Casey Rogers

Profile
- Position: Defensive end

Personal information
- Born: December 18, 1998 (age 27) Columbus, Ohio, U.S.
- Listed height: 6 ft 4 in (1.93 m)
- Listed weight: 294 lb (133 kg)

Career information
- High school: Westhill (Syracuse, New York) Avon Old Farms (Avon, Connecticut)
- College: Nebraska (2018–2021) Oregon (2022–2023)
- NFL draft: 2024: undrafted

Career history
- New York Giants (2024); Buffalo Bills (2025)*; New York Giants (2025)*; DC Defenders (2026); New England Patriots (2026)*;
- * Offseason or practice squad member only
- Stats at Pro Football Reference

= Casey Rogers =

American football player (born 1998)

Casey Rogers (born December 18, 1998) is an American professional football defensive end. He played college football for the Nebraska Cornhuskers and Oregon Ducks.

==Early life==
Rogers attended high school at Westhill. Coming out of high school, Rogers was a lacrosse player who decided to commit to play for the Syracuse Orange. After de-committing from Syracuse to play football, Rogers garnered interest from Alabama, Nebraska, Ohio State, Ole Miss, and Vanderbilt. However Rogers decided to pursue football and committed to play college football for the Nebraska Cornhuskers.

==College career==
=== Nebraska ===
During the 2018 season, Rogers decided to redshirt and missed the entire season with an injury. In 2019, Rogers appeared in four games where he recorded no statistics. In the 2020 season, Rogers made 25 tackles with three being for a loss, a sack, and a forced fumble. During the 2021 season, Rogers notched 17 tackles with three being for a loss, and half a sack. After the conclusion of the 2021 season, Rogers decided to enter his name into the NCAA transfer portal.

=== Oregon ===
Rogers decided to transfer to play for the Oregon Ducks. During the 2022 season, Rogers posted 34 tackles with three and a half being for a loss, and two pass deflections. In week three of the 2023 season, Rogers recorded 18 yards on a fake punt conversion, as he helped Oregon beat Colorado. In week ten, Rogers two tackles, a sack, and a forced fumble, as he helped the Ducks beat California. Rogers finished the 2023 season notching 22 tackles with two and a half being for a loss, a sack and a half, and a forced fumble. After the conclusion of the 2023 season, Rogers decided to declare for the 2024 NFL draft.

==Professional career==

Pre-draft measurables
| Height | Weight | Arm length | Hand span | Wingspan | 40-yard dash | 10-yard split | 20-yard split | 20-yard shuttle | Three-cone drill | Vertical jump | Broad jump | Bench press |
| 6 ft 4+3⁄8 in (1.94 m) | 294 lb (133 kg) | 32 in (0.81 m) | 9 in (0.23 m) | 6 ft 6+1⁄2 in (1.99 m) | 4.82 s | 1.75 s | 2.84 s | 4.51 s | 7.45 s | 35.0 in (0.89 m) | 9 ft 8 in (2.95 m) | 25 reps |
All values from Pro Day

===New York Giants===
Rogers went undrafted in the 2024 NFL draft but was signed by the New York Giants on April 28, 2024 as an undrafted free agent. He was waived on August 27, and re-signed to the practice squad. On December 7, Rogers was promoted to the active roster. He was waived on December 24, and re-signed to the practice squad. He signed a reserve/future contract on January 6, 2025.

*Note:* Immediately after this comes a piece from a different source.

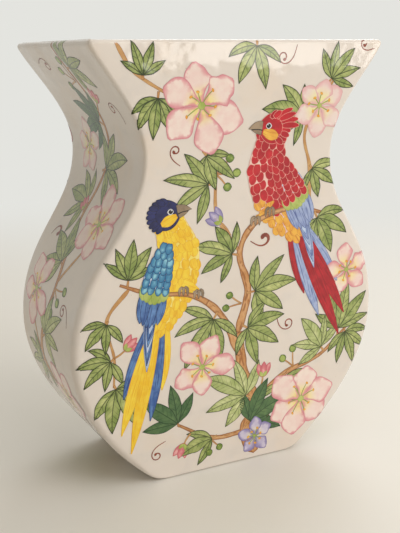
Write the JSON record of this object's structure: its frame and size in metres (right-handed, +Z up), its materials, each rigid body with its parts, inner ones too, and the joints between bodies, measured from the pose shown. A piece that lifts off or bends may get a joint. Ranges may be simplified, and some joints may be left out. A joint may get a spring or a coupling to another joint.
{
  "type": "vase",
  "caption": "Tall slab-built pottery vase with a flat front and back that lean apart, a wide belly, a narrow neck and a flared oblong mouth.",
  "frame": {"origin": "on the table, under the middle of the base", "axes": "+Z up; -Y towards the front slab; +X to the right as seen from the front"},
  "size_m": [0.269, 0.1656, 0.34],
  "materials": {
    "glaze": "clear gloss glaze over ivory slip and hand-painted underglaze colours",
    "inner_glaze": "gloss glaze over smeared clay",
    "bare_clay": "unglazed fired clay under the base"
  },
  "bodies": {
    "root": {"front_slab": "glaze", "back_slab": "glaze", "left_side_strip": "glaze", "right_side_strip": "glaze", "base_slab": "bare_clay", "front_left_seam_coil": "inner_glaze", "front_right_seam_coil": "inner_glaze", "back_left_seam_coil": "inner_glaze", "back_right_seam_coil": "inner_glaze", "front_base_seam_coil": "inner_glaze", "back_base_seam_coil": "inner_glaze"}
  },
  "joints": []
}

On May 8, 2025, Rogers was waived by the Giants.

===Buffalo Bills===
On May 9, 2025, Rogers was claimed off waivers by the Buffalo Bills. He was released on August 26 as part of final roster cuts.

===New York Giants (second stint)===
On December 8, 2025, Rogers was signed to the New York Giants' practice squad.

===DC Defenders===
On January 27, 2026, Rogers signed with the DC Defenders of the United Football League (UFL).

===New England Patriots===
On August 3, 2026, Rogers signed with the New England Patriots. On August 30, he was waived as part of final roster cuts.